The opinion of the court was delivered by: Hon. Thomas J. Whelan United States District Judge
ORDER (1) ADOPTING REPORT [DOC. 29] AND (2) GRANTING IN-PART AND DENYING IN-PART DEFENDANTS' MOTION TO DISMISS [DOC. 22] AND RECOMMENDATION
On November 23, 2009, Plaintiff Elijah Ben Paschelke, proceeding pro se, filed this civil rights action under 42 U.S.C. § 1983. Plaintiff alleges violations of his Eighth and Fourteenth Amendment rights.
On March 16, 2011, Defendants filed the pending motion to dismiss the First Amended Complaint ("FAC"). [Doc. 22.] The motion sought dismissal for failure to exhaust administrative remedies and failure to state a claim.
On March 16, 2011, Magistrate Judge William V. Gallo notified Plaintiff that Defendants filed a motion to dismiss for failure to exhaust, and provided instructions on what additional information Plaintiff was required to provide to survive dismissal. [See Doc. 23.] On April 19, 2011, Plaintiff filed his opposition, and Defendants filed their reply on May 10, 2011.

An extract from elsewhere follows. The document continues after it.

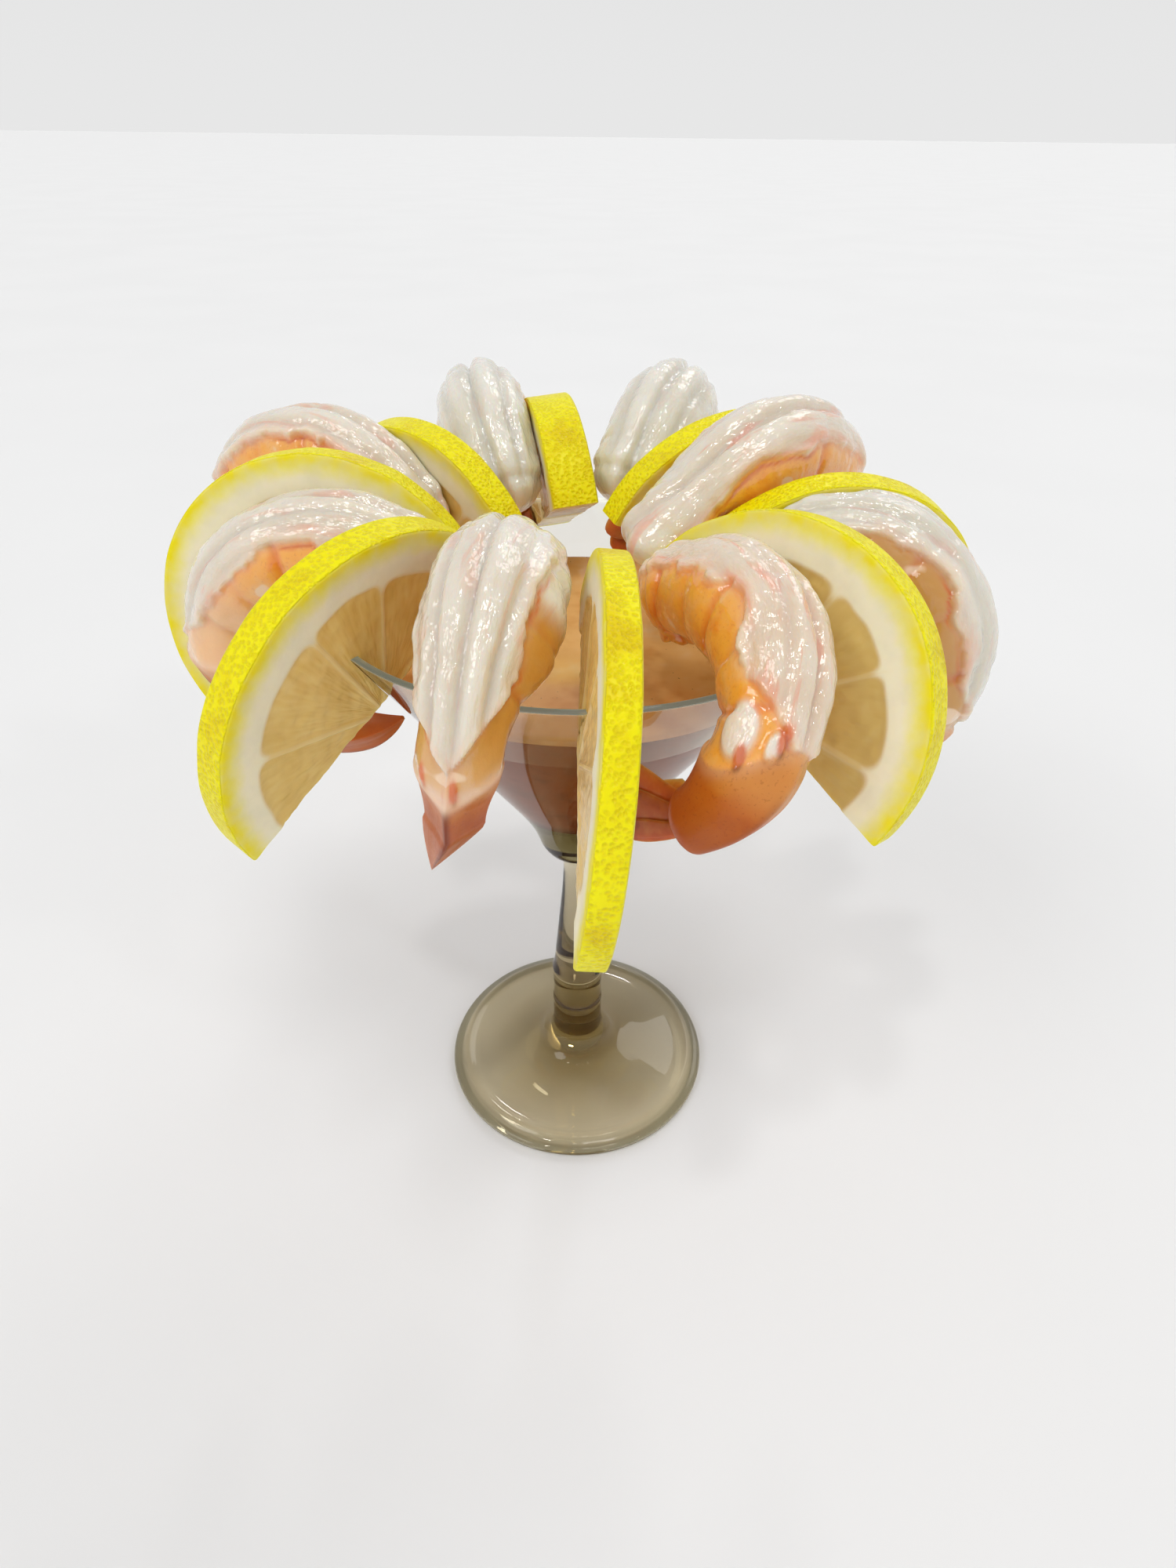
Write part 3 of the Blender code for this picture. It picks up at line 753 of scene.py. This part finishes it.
def sections(row, along, end, closed):
    """The body's depth and breadth in millimetres along it, closing at the nose and at the tail."""
    depth = blend_rows(BODY_DEPTH, np.clip(along, 0, 1)) * row["girth"]
    nose = np.clip((along - NOSE) / 0.11, 0, 1)
    depth = np.maximum(depth, 7.6 * row["girth"] * ease(0.3, 0.0, along))
    depth = depth * np.sqrt(1 - (1 - nose) ** 2.4 * 0.999)
    depth = depth * (1 + row["swell"] * ease(row["shell"] - 0.15, row["shell"] + 0.05, along))
    if closed:
        point = np.clip((along - 1.02) / (end - 1.02), 0, 1) ** row["blunt"]
        return depth * (1 - 0.94 * point), depth * BODY_BREADTH * (1 - 0.96 * point)
    open_end = np.sqrt(1 - (1 - np.clip((end - along) / 0.05, 0, 1)) ** 2 * 0.999)
    return depth * open_end, depth * BODY_BREADTH * open_end


def furrows(row, along, angle, pale, seed):
    """How deep the furrows of the back are in millimetres."""
    side, off, deep_at = (angle > 0).astype(float), np.abs(angle), 0.0
    for number, (at, deep, half) in enumerate(FURROWS):
        lane = side * 9 * (at > 0) + number * 3 + 0.5
        drift = (0.10 + 0.08 * number) * waves(along * 4.5, lane, seed + 20 + number)
        fade = pale * ease(0.0, 0.12, along) if at else ease(row["shell"] + 0.02, row["shell"] - 0.2, along)
        broken = 0.7 + 0.6 * waves(along * 6, side * 5 + number * 4 + 0.5, seed + 30 + number)
        deep_at = deep_at + deep * broken * hump((off if at else angle) - at - drift, half) * fade
    return deep_at


def creases(along, angle, length, seed):
    """Where the creases between the body's segments lie across the belly."""
    found = 0.0
    for number, joint in enumerate(SEGMENT_JOINTS):
        where = joint + 0.018 * np.sin(np.abs(angle) * 2 + number) + 0.008 * hem(angle, 4, number, seed + 10)
        found = found + hump((along - where) * length, 0.75) * (1.0 - 0.65 * (number % 2))
    return found


def ticks_and_pearls(row, along, angle):
    """Where a prawn's marks before the shell and its smooth white lobes lie."""
    tick = pearl = np.zeros(np.broadcast(along, angle).shape)
    for degrees in row["ticks"]:
        turn = math.radians(degrees)
        past = along - (row["shell"] - row["slant"] * math.cos(1.8 * turn) - 0.02)
        drift = 0.03 * np.sin(past * 40)
        tick = tick + hump(past * row["length"], 1.6) * hump(angle - turn - drift, 0.11)
    for at, degrees, reach in row["pearls"]:
        across = hump((angle - math.radians(degrees)) * 7, reach * 0.7)
        spot = hump((along - at) * row["length"], reach) * across
        pearl = np.maximum(pearl, ease(0.25, 0.6, spot))
    return tick, pearl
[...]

On October 28, 2011, Magistrate Judge Gallo issued a Report and Recommendation ("Report"), recommending that the Court grant the motion to dismiss for failure to exhaust administrative remedies. Alternatively, the Report recommended that the motion be denied in part and granted in part. The Report also ordered that any objections were due by November 28, 2011, and any reply by December 16, 2011. To date, no objection has been filed, nor has there been a request for additional time in which to file an objection.
A district court's duties concerning a magistrate judge's report and recommendation and a respondent's objections thereto are set forth in Rule 8(b) of the Rules Governing Section 2254 Cases in the United States District Courts. See Mayle v. Felix, 545 U.S. 644, 654 (2005) (Acknowledging that a "discrete set of Rules governs federal habeas proceedings launched by state prisoners.") Rule 8(b) provides that a district judge "must determine de novo any proposed finding or recommendation to which objection is made." In United States v. Reyna-Tapia, 328 F.3d 1114, 1121 (9th Cir. 2003), the Ninth Circuit interpreted identical language in 28 U.S.C. 636(b)(1)(c) as making clear that "the district judge must review the magistrate judge's findings and recommendations de novo if objection is made, but not otherwise." (emphasis in original); see also Wang v. Masaitis, 416 F.3d 992, 1000 n. 13 (9th Cir. 2005)("Of course, de novo review of a R & R is only required when an objection is made to the R & R.")(emphasis added)(citing Renya-Tapia, 328 F.3d 1121); Nelson v. Giurbino, 395 F. Supp. 2d 946, 949 (S.D. Cal. 2005) (adopted Report without review because neither party filed objections to the Report despite the opportunity to do so, "accordingly, the Court will adopt the Report and Recommendation in its entirety."); see also Nichols v. Logan, 355 F. Supp. 2d 1155, 1157 (S.D. Cal. 2004) (same).
The Court recognizes that other district courts within the Ninth Circuit have previously held that de novo review of the magistrate judge's findings of law is required even where the prisoner does not object. See Johnson v. Nelson, 142 F.Supp.2d 1215, 1217 (S.D.Cal. 2001); Avratin v. Bermudez, 420 F. Supp.2d 1121, 1122-23 (S.D.Cal. 2006); Cordeiro v. Hernandez, 2010 WL 364193 (S.D.Cal. 2010). These cases, however, are all rooted in the Ninth Circuit's decision in Britt v. Simi Valley Unified School District, 708 F.2d 452 (9th Cir. 1983). The Court finds that reliance on Britt is no longer appropriate given the Ninth Circuit's more recent en banc decision in Renya-Tapia. See Schmidt v. Johnstone, 263 F. Supp. 2d 1219, 1226 (D. Arizona 2003) (concluding that Renya-Tapia overruled Britt's requirement that district court's review findings of law even where no objections is filed).
Accordingly, because neither party has filed an objection, the Court accepts Judge Gallo's recommendation, and ADOPTS the Report [Doc. 29] in its entirety. For the reasons stated in the Report, which is incorporated herein by reference, the Court GRANTS Defendants' motion to dismiss [Doc. 22] on the ground that Plaintiff has failed to exhaust his administrative remedies, and DISMISSES this case WITHOUT PREJUDICE.